Additionally, the inclusion of validator vote transactions within blocks contributes to the overall size of the Solana blockchain. Unlike other blockchains that typically segregate consensus operations, Solana integrates validator votes alongside user transactions within blocks. This integration can sometimes obscure transaction throughput metrics, as many other blockchains don’t include consensus operations in their block executions. For instance, Ethereum separates consensus into a distinct layer, while other ecosystems often feature dedicated chains specifically for validator consensus actions.


Solana’s Balancing Act: Speed vs. Decentralization
Solana’s impressive speed comes with some trade-offs. As non-voting transactions surge, voting participation dips. While validators can bundle votes to save costs, some resort to riskier tactics like delayed voting to inflate their rewards, potentially jeopardizing network stability.
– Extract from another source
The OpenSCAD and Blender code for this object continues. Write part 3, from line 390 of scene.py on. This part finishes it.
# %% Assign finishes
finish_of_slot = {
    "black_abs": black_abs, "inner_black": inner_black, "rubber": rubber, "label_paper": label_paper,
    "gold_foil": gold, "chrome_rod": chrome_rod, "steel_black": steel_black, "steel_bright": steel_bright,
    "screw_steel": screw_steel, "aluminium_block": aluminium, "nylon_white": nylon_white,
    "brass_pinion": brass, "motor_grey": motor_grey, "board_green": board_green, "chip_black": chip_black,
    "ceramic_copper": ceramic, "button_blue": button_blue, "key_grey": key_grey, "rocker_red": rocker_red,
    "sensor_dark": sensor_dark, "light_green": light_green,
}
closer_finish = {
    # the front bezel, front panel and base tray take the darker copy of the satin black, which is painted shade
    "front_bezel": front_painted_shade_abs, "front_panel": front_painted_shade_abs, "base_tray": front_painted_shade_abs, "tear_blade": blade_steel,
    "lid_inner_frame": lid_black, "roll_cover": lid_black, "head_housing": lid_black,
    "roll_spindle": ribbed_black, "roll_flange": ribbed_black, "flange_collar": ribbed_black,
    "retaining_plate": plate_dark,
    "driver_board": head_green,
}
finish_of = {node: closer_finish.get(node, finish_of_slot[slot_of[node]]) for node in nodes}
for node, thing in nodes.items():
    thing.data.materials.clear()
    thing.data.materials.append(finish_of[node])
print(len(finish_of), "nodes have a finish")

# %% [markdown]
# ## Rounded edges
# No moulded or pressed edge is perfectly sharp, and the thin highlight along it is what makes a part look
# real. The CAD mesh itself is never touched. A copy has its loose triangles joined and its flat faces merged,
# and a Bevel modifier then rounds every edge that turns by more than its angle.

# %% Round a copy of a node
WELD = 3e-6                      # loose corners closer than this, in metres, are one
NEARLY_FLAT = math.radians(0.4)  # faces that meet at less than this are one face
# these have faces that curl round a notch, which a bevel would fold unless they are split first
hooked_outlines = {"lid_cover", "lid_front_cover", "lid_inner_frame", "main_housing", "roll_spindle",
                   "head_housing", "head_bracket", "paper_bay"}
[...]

Similar to other blockchains, Solana faces the challenge of MEV (Miner Extractable Value). During periods of high demand, users can outbid each other to prioritize their transactions, leaving less room for “normal” users. This can lead to failed transactions and frustration, especially for those unfamiliar with the bidding system.
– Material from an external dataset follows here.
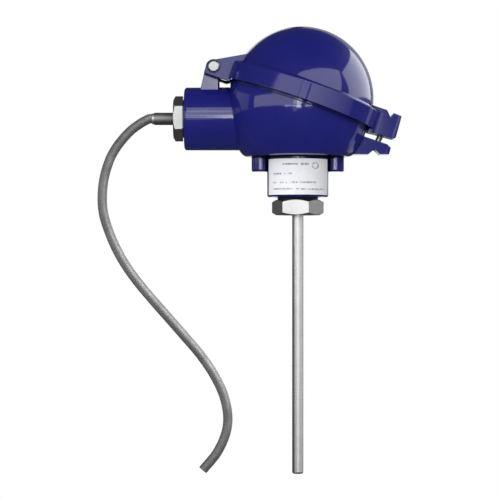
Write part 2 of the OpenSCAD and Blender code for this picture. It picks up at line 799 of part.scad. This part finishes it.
module terminal_base() {
  rib_half = post_dx + 5;
  color([0.90, 0.88, 0.83]) difference() {
    union() {
      translate([0, 0, floor_z]) intersection() {
        cylinder(h = base_h, d = base_len);
        translate([-base_len, -base_w / 2, 0]) cube([2 * base_len, base_w, base_h]);
      }
      translate([-rib_half, -1, base_top - eps]) cube([2 * rib_half, 2, rib_h]);
    }
    translate([0, 0, floor_z - 1]) cylinder(h = base_h + rib_h + 2, d = 9);
    post_places() translate([-post_l / 2 - fit, -post_w / 2 - fit, 0])
      cube([post_l + 2 * fit, post_w + 2 * fit, post_h]);
    for (side = [-1, 1]) translate([side * mount_x, 0, floor_z]) {
      translate([0, 0, -1]) cylinder(h = base_h + 2, d = screw_bore + 0.2);
      translate([0, 0, base_h - screw_sink]) cylinder(h = rib_h + 4, d = base_head_d + 1);
    }
  }
}

module terminal_posts() {
  color(brass) post_places() difference() {
    translate([-post_l / 2, -post_w / 2, 0]) cube([post_l, post_w, post_h]);
    translate([0, 0, wire_z - post_z]) along_x(-post_l, post_l, wire_hole_d);
    cylinder(h = post_h + 1, d = terminal_screw_d + 2 * fit);
  }
}

module terminal_screws() {
  reach = post_h - (wire_z - post_z) - wire_hole_d / 2;
  color(steel) post_places() translate([0, 0, post_h])
    cheese_screw(terminal_screw_d, reach, terminal_head_d, terminal_head_h, 0.8);
}

module mounting_screws() {
  reach = base_h - screw_sink + floor_t + foot_boss_h - 4;
  color(steel) for (side = [-1, 1]) translate([side * mount_x, 0, base_top - screw_sink])
    cheese_screw(base_screw_d, reach, base_head_d, base_head_h, 1);
}

module earth_screw() {
  color(steel) translate([0, earth_y, floor_z + earth_boss_h + washer_t])
    cheese_screw(base_screw_d, earth_boss_h + 2.6, base_head_d, base_head_h, 1);
}

module earth_washer() {
  color(steel) translate([0, earth_y, floor_z + earth_boss_h]) difference() {
    cylinder(h = washer_t, d = earth_boss_d);
    translate([0, 0, -1]) cylinder(h = washer_t + 2, d = base_screw_d + 0.3);
  }
}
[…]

Beyond Unique Addresses: Counting Users on Solana
Solana’s account system differs from other blockchains. Unlike storing data in individual smart contracts, Solana relies on program-derived accounts (PDAs) co-owned by users and programs. This unique setup means the “unique addresses” metric often used for other chains is misleading on Solana. To get a better grasp of active users, we can focus on identifying externally-owned accounts (EOAs) which function as user wallets.
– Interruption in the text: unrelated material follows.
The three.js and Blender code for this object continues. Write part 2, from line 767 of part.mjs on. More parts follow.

Solana: A Breeding Ground for Innovation
Despite occasional hiccups, Solana’s blazing speed and developer-friendly environment have attracted a diverse flock of projects. From DeFi and NFTs to memecoins and mobile-powered solutions, Solana boasts a vibrant ecosystem constantly evolving through month-long hackathons. It even leads the pack in unique areas like memecoin trading and decentralized physical infrastructure networks.

Solana’s built-in token minting library offers flexibility, allowing creation of both regular and non-fungible tokens. Recent upgrades add features like confidential transfers and soulbound tokens, a new type of badge unique to specific addresses. Interestingly, a surge in token transfers compared to SOL transfers suggests a difference in user behavior. Seasoned Solana users might favor SOL for trades, while newer memecoin enthusiasts might stick to familiar stablecoins.